Opinion ID: 185581
Heading Depth: 2
Heading Rank: 4

Heading: Candor

Text: 31 Finally, High Plains argues that Mercury was not candid with the Commission during the investigation into its bidding tactics, and that its lack of candor disqualifies Mercury from holding a Commission license. The Commission found that Mercury never attempted to mislead the Commission about its having used bids to convey messages; Mercury's defense had always been that the rule against collusion did not prohibit its reflexive bidding. 32 The gravamen of High Plains' factual claim is that a representative of Mercury falsely declared in a submission to the Commission that Mercury had not utilized trailing numbers to send secret signals to anyone as alleged by High Plains, and that Mercury had used reflexive bidding only to bluff or confuse other bidders as to Mercury's overall auction strategy.
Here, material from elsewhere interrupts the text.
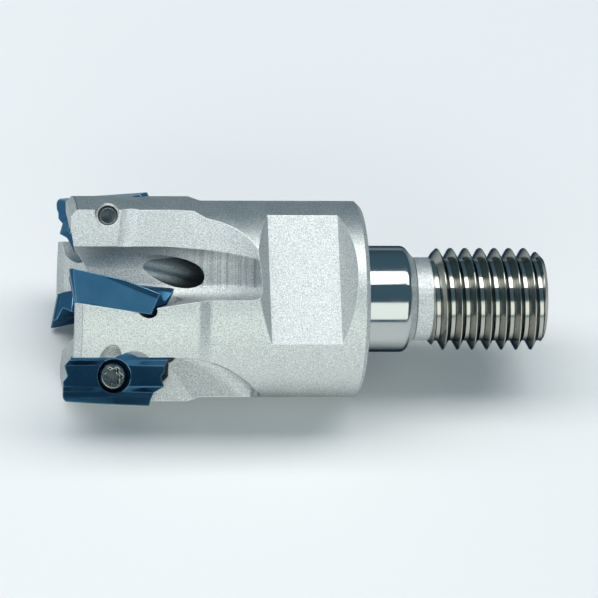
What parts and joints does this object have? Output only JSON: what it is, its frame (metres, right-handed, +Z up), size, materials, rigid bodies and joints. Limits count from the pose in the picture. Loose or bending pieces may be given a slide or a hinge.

In a later deposition this same person admitted he used reflexive bidding to threaten High Plains that I was fixing to come blister their butt in Amarillo. Mercury, 15 F.C.C.R. 9654 at p 17 n.57. The Commission did not consider the apparent contradiction, but neither did the appellant first present it to the Commission. The matter is therefore beyond our ken. See 47 U.S.C. 405(a)(2) (requiring a litigant first to present an argument to the Commission on reconsideration if it relies on questions of fact or law upon which the Commission ... has been afforded no opportunity to pass). 33 High Plains also adduces some lesser inconsistencies in Mercury's submissions to the Commission as evidence of Mercury's disdain for the truth. Again, however, High Plains attempts to persuade the court that the Commission was wrong, not that it was unreasonable. There being no claims to the contrary, we must conclude that the decision of the Commission is reasonable and is supported by substantial evidence on the record as a whole. See 5 U.S.C. 706(2)(C).